# MAJOR feeding problem!  (long story)



## GAHUNTER60 (Jan 31, 2013)

"Major" is putting it lightly.

Okay, here's the whole story:   Back in 2000, I decided that I wanted a rifle built in one of he most classic of the classic African calibers -- .404 Jeffery.  Knowing I wanted it built on a CRF action, I started researching affordable solutions to achieve my goal (first mistake).  This led me to a gunsmith  in Tennessee, who, at that time, was converting Ruger M77, Mark II Safari rifles from whatever to .505 Gibbs. (second mistake -- this smith is most well known for his custom pistols, not rifles.)

After talking to him, he said he could do the job.  All I had to do was send him a Ruger with a big enough magazine to accommodate the 404 round, and he recommended one in .375 H&H (third mistake -- I have since found out that a magazine built for the .375 is extremely difficult, if not impossible in some guns, to convert to .404 Jeffery.  I should have used an action with feed rails set up for a RUM or an STW).

After finding a good used M77, Mark II in .375, I sent it to him, and six months later got back a beautiful rifle, with a Krieger barrel that shot MOA groups with my hand loads.  Only problem is, it would not fire every time the trigger was pulled, and it only fed consistently when the bolt was worked slowly -- both fairly important functions when hunting dangerous game!

I'll skip over alot here, but in the ensuing five years and after several trips to Tennessee, Roger Ferrell in Fayetteville discovered that the only reason it wouldn't fire consistently is it had a weak firing pin spring.  However, try as he might, the rifle would not feed when the bolt was worked at "HOLY C---" speed,  which is when you really need it to chamber.
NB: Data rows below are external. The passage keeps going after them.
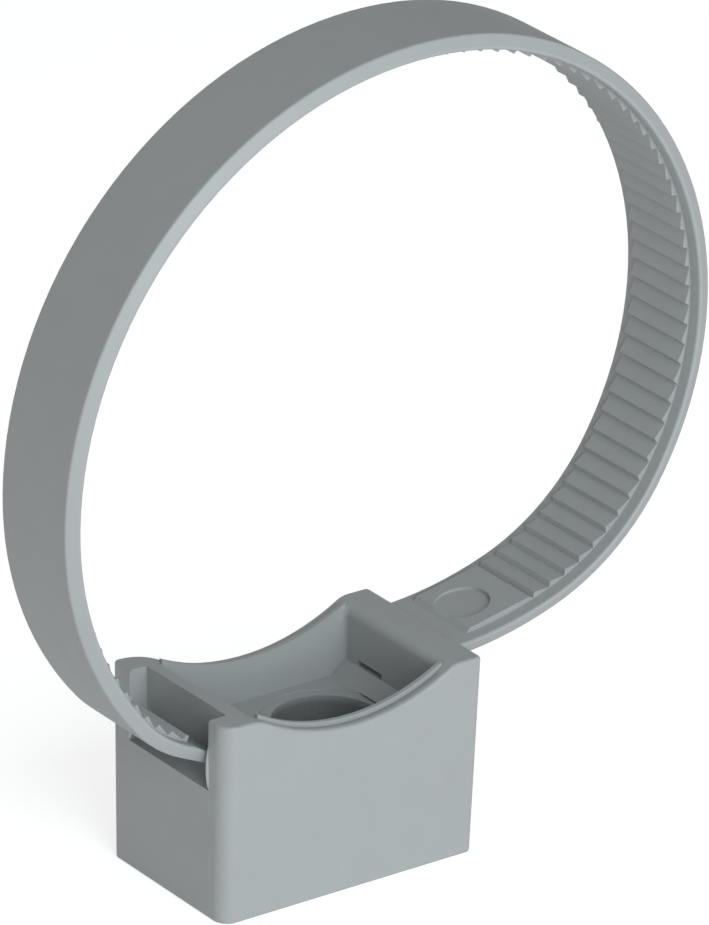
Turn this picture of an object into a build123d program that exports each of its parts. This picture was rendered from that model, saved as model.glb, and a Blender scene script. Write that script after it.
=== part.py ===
from build123d import *
import os
from math import cos, radians, sin, tan

# Pipe clip with a ratchet strap, one injection moulding in grey polyamide.
# +X is the end of the block that the strap grows from, +Z is up to the pipe.
# The origin is the centre of the foot, on the surface that the clip is screwed to.

# Driving dimensions, in millimetres and degrees.
# Block
foot_length = 23.0
foot_width = 14.1
block_height = 16.4
draft = 0.93
corner_round = 0.4
entry_corner_round = 1.3
foot_edge_round = 0.25
top_edge_round = 0.25
wall = 1.35

# Saddle across the top of the block, and the humps it runs out into.
# The near side, y below 0, is cut a little tighter than the far side.
saddle_depth = 2.6
near_saddle_radius = 16.3
near_saddle_centre = 0.45
near_entry_hump_round = 3.0
far_saddle_radius = 18.5
far_saddle_centre = -0.23
far_entry_hump_round = 9.0
root_hump_round = 2.0
rim_bead_width = 0.35
rim_bead_height = 0.28

# Pocket under the saddle
cross_wall = 1.966
root_wall = 3.066
pocket_depth = 5.8
pocket_corner_round = 0.5
root_edge_round = 0.9

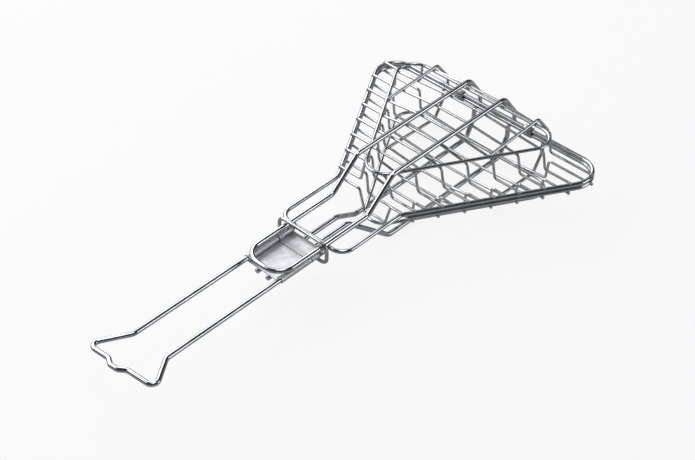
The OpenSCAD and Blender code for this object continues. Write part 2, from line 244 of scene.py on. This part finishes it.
# %% The flat sheet
PLATE_FRONT, PLATE_BACK, SHEET = 1.5, 36.6, 0.6
HANDLE_HALF, HANDLE_Z, ROLL_R = 12.8, -1.38, 2.13
ROLL_MIDDLE_R = ROLL_R - SHEET / 2
SLIT_AT, SLIT_W, SLOT = 13.5, 0.8, 0.7
CREASE_W, CREASE_DEPTH = 0.7, 0.45
LOW_STEPS, HIGH_STEPS = 5, 26

start()
bpy.ops.mesh.primitive_plane_add(
    size=MM, location=at(-(PLATE_FRONT + PLATE_BACK) / 2, 0, HANDLE_Z - ROLL_MIDDLE_R))
plate = named("pressed_plate")
plate.scale = (PLATE_BACK - PLATE_FRONT, 2 * HANDLE_HALF, 1)
settle(plate)
bpy.ops.object.mode_set(mode="EDIT")
# Bisect leaves out a cut within 0.1 mm of an earlier one, so slit and crease share their edges.
for cut in (-SLIT_W / 2, -CREASE_W / 2, 0, CREASE_W / 2, SLIT_W / 2):
    bpy.ops.mesh.select_all(action="SELECT")
    bpy.ops.mesh.bisect(plane_co=at(cut - SLIT_AT, 0, 0), plane_no=(1, 0, 0))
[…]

So, in 2006, I sent the gun off to Dennis Olson in Plains, Montana, a gunsmith reputed to be the best in the country at fixing feeding problems.  Supposedly, if Dennis can't fix it, it can't be fixed.  Well, I guess it can't be fixed, 'cause 10 months later I got back a rifle that would chamber all day long, _as long as the bolt was worked a normal speed!_  Try to work it fast, like when an elephant decides you should become one with the African dust, and it will jam up tighter than a banker making loan.  (I guess this is a good place to say that I took the gun to Africa, twice, and it nearly cost me my life when a cow elephant with a calf charged.  Had it not been for my PH, I wouldn't be here writing this).

On my last safari, however, the PH that saved my bacon showed me what he had to do to cure a similar problem with his CZ, .458 Lott.  In that gun, after years of feeding problems, a Zimbabwe smith completely ground off the feed rails, and replaced them with two "wings" that that he welded in that made the staggered magazine act like a single-stack magazine, centering the upcoming round directly in line with the bolt face and the chamber for fool-proof chambering. It worked beautifully in his gun.
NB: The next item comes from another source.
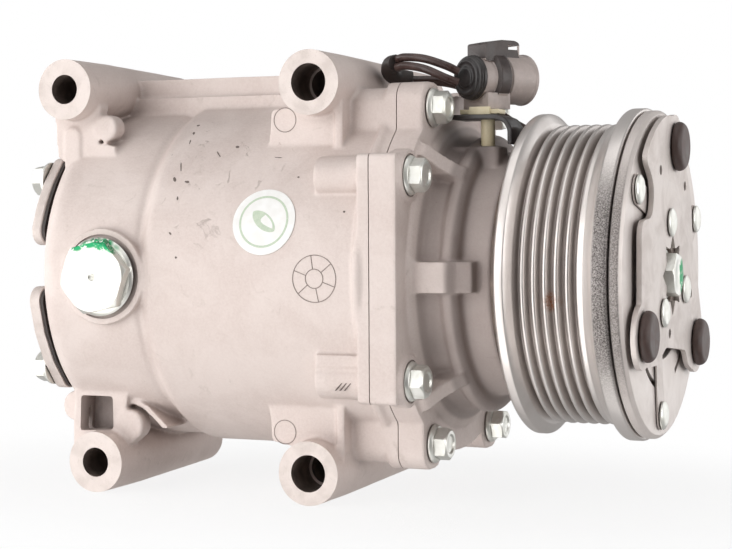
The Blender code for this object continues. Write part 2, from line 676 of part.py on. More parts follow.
def clutch(turn, slide):
    """Armature, its three leaf springs and rivets, hub with dampers, and the centre bolt."""
    low, high = ARMATURE_X
    armature = lathe([(low, 27.0), (low, ARMATURE_R), (high - 1.0, ARMATURE_R), (high, ARMATURE_R - 1.0),
                      (high, 27.0)], BODY_STEPS)
    cuts = []
    for k in range(3):
        start = OUTER_RIVET_ANGLE + 33.0 + 120.0 * k
        arc = [(35.0, 35.0), (35.0, 37.0), (42.0, 37.0), (42.0, 35.0)]
        cuts.append(lathe(arc, 7, sweep=(start, start + 82.0)))
        y, z = polar(OUTER_RIVET_RING_R, OUTER_RIVET_ANGLE + 120.0 * k)
        cuts.append(rod(y, z, RIVET_HOLE_R, 35.0, 42.0, steps=10))
    finish(cut(armature, *cuts), "armature_plate", "zinc", slide)

    hub = hub_plate_outline()
    boss = lathe([(28.5, 7.3), (28.5, 12.4), (HUB_PLATE_X[0] + 0.8, 12.4), (HUB_PLATE_X[0] + 0.8, 9.0),
                  (39.1, 9.0), (39.1, 7.3)], 24)
    hub = cut(hub, rod(0, 0, 9.0, 30.0, 50.0, steps=24))
    hub = join(hub, boss)
    star = [polar(9.0 if k % 2 else 13.2, 22.5 * k) for k in range(16)]
    cuts = [prism(star, 41.0, 46.0)]
    cuts += [rod(y, z, 1.6, 40.0, 46.0, steps=8)
             for y, z in ((-16.0, 33.2), (17.0, 28.6), (-4.0, -18.6), (26.0, -7.0))]
    for k in range(3):
        y, z = polar(DAMPER_RING_R, DAMPER_ANGLE + 120.0 * k)
        cuts.append(rod(y, z, 4.4, 40.0, 46.0, steps=12))
        y, z = polar(INNER_RIVET_RING_R, INNER_RIVET_ANGLE + 120.0 * k)
        cuts.append(rod(y, z, RIVET_HOLE_R, 40.0, 46.0, steps=10))
    finish(cut(hub, *cuts), "clutch_hub", "steel", turn)

    for k in range(3):
        leaf_spring(k, slide)
        y, z = polar(OUTER_RIVET_RING_R, OUTER_RIVET_ANGLE + 120.0 * k)
        finish(rivet(y, z, (36.9, 1.9, 0), (41.1, 4.6, 1.5)), f"outer_rivet_{k + 1}", "zinc", slide)
        y, z = polar(INNER_RIVET_RING_R, INNER_RIVET_ANGLE + 120.0 * k)
        finish(rivet(y, z, (39.5, 3.6, 0.6), (43.4, 4.6, 1.4)), f"inner_rivet_{k + 1}", "zinc", turn)
        y, z = polar(DAMPER_RING_R, DAMPER_ANGLE + 120.0 * k)
        stud = lathe([(40.3, 0), (40.3, 6.0), (41.2, 6.0), (41.2, 4.0), (43.4, 4.0), (43.4, 7.9), (45.6, 7.9),
                      (46.6, 6.4), (46.6, 0)], 14)
        finish(moved(stud, 0.0, y, z), f"damper_{k + 1}", "rubber", turn)

    stem = lathe([(24.5, 0), (24.5, 3.8), (39.2, 3.8), (39.2, 8.6), (40.6, 8.6), (40.6, 0)], 16)
    head = prism(circle(0, 0, 7.4, 6), 40.2, NOSE_X)
    finish(join(stem, head), "centre_bolt", "zinc", turn)


def coil(machine):
    """Field coil: an open ring on a plate, held on the head by the plate's screws behind the pulley."""
    outline = [(-4.1, 20.5), (-4.1, 42.6), (-1.4, 42.6), (-1.4, 42.9), (29.5, 42.9), (29.5, 32.1),
               (-1.4, 32.1), (-1.4, 20.5)]
    finish(lathe(outline, 24), "field_coil", "copper", machine)
    ring = lathe([(25.5, 16.3), (25.5, 19.4), (26.7, 19.4), (26.7, 16.3)], 24)
    finish(ring, "bearing_snap_ring", "steel", machine)


# ---------------------------------------------------------------- connector and leads

def placed_connector(thing):
    """Turn a solid built along X to the connector's own axis and move it there."""
    turn = Matrix.Rotation(math.radians(CONNECTOR_TURN), 4, "Z")
    thing.data.transform(Matrix.Translation(Vector(CONNECTOR_AT) * MM) @ turn)
    return thing


def connector(machine):
    """Two-pin connector on its bracket, with the grommet that the leads come out of."""
    grommet = lathe([(0.0, 0), (0.0, 5.6), (0.8, 7.0), (3.2, 7.4), (3.7, 7.0), (3.7, 0)], 20)
    finish(placed_connector(grommet), "connector_grommet", "rubber", machine)
    socket = [(4.0, 0), (4.0, 6.6), (9.0, 6.6), (9.0, 8.2), (25.0, 8.2), (25.0, 6.6), (12.0, 6.6), (12.0, 0)]
    body = lathe(socket, 20)
    latch = block((5.0, -4.6, 5.4), (13.0, 4.6, 11.2))
    keeper = block((11.5, -4.6, 7.0), (19.5, 4.6, 12.4))
    foot = block((4.6, -6.2, -10.2), (14.0, 6.2, -5.0))
    blades = [block((11.5, v - 0.9, -2.2), (15.5, v + 0.9, 2.2)) for v in (-2.6, 2.6)]
    body = join(body, latch, keeper, foot, *blades)
    body = cut(body, block((13.6, -6.0, 9.4), (17.4, 6.0, 10.9)))
    finish(placed_connector(body), "connector_body", "plastic", machine)


def bracket(machine):
    """Sheet bracket under the connector, and the ivory clip that pins it to the head's lug."""
    strip = [(-24.5, 50.2), (-24.5, 51.8), (-9.0, 51.8), (-5.6, 50.4), (-3.6, 47.4), (-3.6, 42.0),
             (-5.2, 42.0), (-5.2, 46.8), (-6.6, 49.2), (-9.4, 50.2)]
    sheet = prism(strip, -22.0, -9.0, "Y")
    sheet = cut(sheet, rod(*CLIP_AT, 2.7, 45.0, 55.0, "Z", 12))
    finish(sheet, "connector_bracket", "plastic", machine)
    post = lathe([(38.2, 0), (38.2, 1.7), (40.2, 2.3), (52.6, 2.3), (52.6, 0)], 14)
    post.data.transform(Matrix.Rotation(math.radians(-90.0), 4, "Y"))
    post = moved(post, *CLIP_AT, 0.0)
    head = block((-22.4, -18.5, 52.1), (-9.2, -11.5, 53.6))
    finish(join(post, head), "bracket_clip", "ivory", machine)


def smooth_route(route, samples):
    """Points of a smooth curve through the route's own points."""
    spots = [Vector(p) for p in route]
    spots = [2 * spots[0] - spots[1]] + spots + [2 * spots[-1] - spots[-2]]
    line = []
    for k in range(1, len(spots) - 2):
        a, b, c, d = spots[k - 1:k + 3]
        for s in range(samples):
            t = s / samples
            line.append(0.5 * (2 * b + (c - a) * t + (2 * a - 5 * b + 4 * c - d) * t ** 2
                               + (3 * b - a - 3 * c + d) * t ** 3))
    line.append(spots[-2])
    return line


def lead(name, route, radius, kind, machine):
    """A flexible lead as a bevelled curve with filled caps."""
    line = smooth_route(route, 3)
    curve = bpy.data.curves.new(name, "CURVE")
    curve.dimensions = "3D"
    curve.bevel_depth = radius * MM
    curve.bevel_resolution = 2
    curve.use_fill_caps = True
    spline = curve.splines.new("POLY")
    spline.points.add(len(line) - 1)
    for point, spot in zip(spline.points, line):
        point.co = (*(spot * MM), 1.0)
    thing = bpy.data.objects.new(name, curve)
    bpy.context.scene.collection.objects.link(thing)
    curve.materials.append(MATERIALS[kind])
    thing.parent = machine
    return thing


def leads(machine):
    """Two wires from the grommet, the sleeve that turns them back, and the lead down to the coil."""
    lead("lead_wire_upper", UPPER_WIRE, LEAD_R, "wire", machine)
    lead("lead_wire_lower", LOWER_WIRE, LEAD_R, "wire", machine)
    lead("lead_sleeve", SLEEVE, 3.0, "rubber", machine)
    lead("coil_lead", COIL_LEAD, 1.6, "wire", machine)


def clear_scene():
    """Start from an empty scene."""
    for old in list(bpy.data.objects):
        bpy.data.objects.remove(old, do_unlink=True)


clear_scene()
MATERIALS = {kind: make_material(kind) for kind in LOOKS}
MACHINE = axis_empty("machine_axis", -NOSE_X, 0.0, 0.0)
ORBIT = axis_empty("crank_pin_axis", 0.0, ORBIT_R, 0.0, MACHINE)
SPIN = axis_empty("pulley_axis", 0.0, 0.0, 0.0, MACHINE)
TURN = axis_empty("shaft_axis", 0.0, 0.0, 0.0, MACHINE)
SLIDE = axis_empty("armature_axis", 0.0, 0.0, 0.0, MACHINE)

rear_housing(MACHINE)
front_housing(MACHINE)
flange_fasteners(MACHINE)
fill_plug(MACHINE)
port_covers(MACHINE)
scroll_set(MACHINE, ORBIT)
shaft_line(TURN, ORBIT)
ball_bearing("main_bearing", MAIN_BEARING_X, (12.5, 15.8), (19.2, 3.0), (22.6, 26.0), MACHINE, TURN)
ball_bearing("pulley_bearing", PULLEY_BEARING_X, (17.8, 20.4), (22.4, 1.9), (24.4, 27.0), MACHINE, SPIN)
pulley(SPIN)
coil(MACHINE)
clutch(TURN, SLIDE)
connector(MACHINE)
bracket(MACHINE)
leads(MACHINE)
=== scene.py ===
"""Looks of a car's air-conditioning compressor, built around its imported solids.

Lengths are in millimetres along the machine's own axes, as in the solids: X counts from the rear
edge of the belt pulley towards the clutch, Y and Z are measured from the shaft, -Y is the side with
the fill plug and +Z is up. at() turns them into the frame's metres.
"""
import json
import math

import bmesh
import bpy
from mathutils import Matrix, Quaternion, Vector


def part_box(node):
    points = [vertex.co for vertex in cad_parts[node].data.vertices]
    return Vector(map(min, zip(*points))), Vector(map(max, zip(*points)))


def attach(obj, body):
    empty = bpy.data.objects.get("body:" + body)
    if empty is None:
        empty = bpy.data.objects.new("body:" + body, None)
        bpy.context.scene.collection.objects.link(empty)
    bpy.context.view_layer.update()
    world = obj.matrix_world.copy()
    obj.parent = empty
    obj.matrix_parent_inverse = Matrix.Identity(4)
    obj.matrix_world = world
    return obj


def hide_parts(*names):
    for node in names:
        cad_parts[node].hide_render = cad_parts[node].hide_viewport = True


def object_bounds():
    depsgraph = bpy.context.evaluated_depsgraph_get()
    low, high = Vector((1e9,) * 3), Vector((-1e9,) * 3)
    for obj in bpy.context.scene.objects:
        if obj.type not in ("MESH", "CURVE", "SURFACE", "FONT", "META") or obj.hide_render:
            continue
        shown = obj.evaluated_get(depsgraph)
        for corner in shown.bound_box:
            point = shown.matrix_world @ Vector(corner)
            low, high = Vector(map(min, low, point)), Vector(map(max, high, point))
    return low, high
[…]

Now, finally, here's my question.  Anybody here ever seen that done on this side of the pond?  If so, who?

After 13 years and about $4,000, think it's time to get it fixed once and for all.  Don't you?


----------



## 7mm REM MAG (Feb 4, 2013)

> After 13 years and about $4,000, think it's time to get it fixed once and for all. Don't you?



Now that you know what not to do, start over and do it right.


----------



## JustUs4All (Feb 4, 2013)

GAHUNTER60 said:


> After 13 years and about $4,000, think it's time to get it fixed once and for all.  Don't you?



Either that or get a new rifle.  Otherwise, you could prove a death wish by taking it back to Africa as is.  They say the third time is the charm.


----------



## GAHUNTER60 (Feb 5, 2013)

I just hate to give up on it knowing that there is a fix (I saw it in my PH's rifle).  And before anyone says "send it to his gunsmith," please note that you cannot send rifles back and forth out of the country without a prohibitive amount of paperwork and fees on both ends -- especially to Africa.


----------



## Knotwild (Feb 5, 2013)

If you are bent on keeping the rifle and spending more money, I suggest taking it to Kenny Jarrett at Jarrett rifles; if possible, in person. If he can't fix it, he will tell you he can't, but if he can, he will stand behind his work.


----------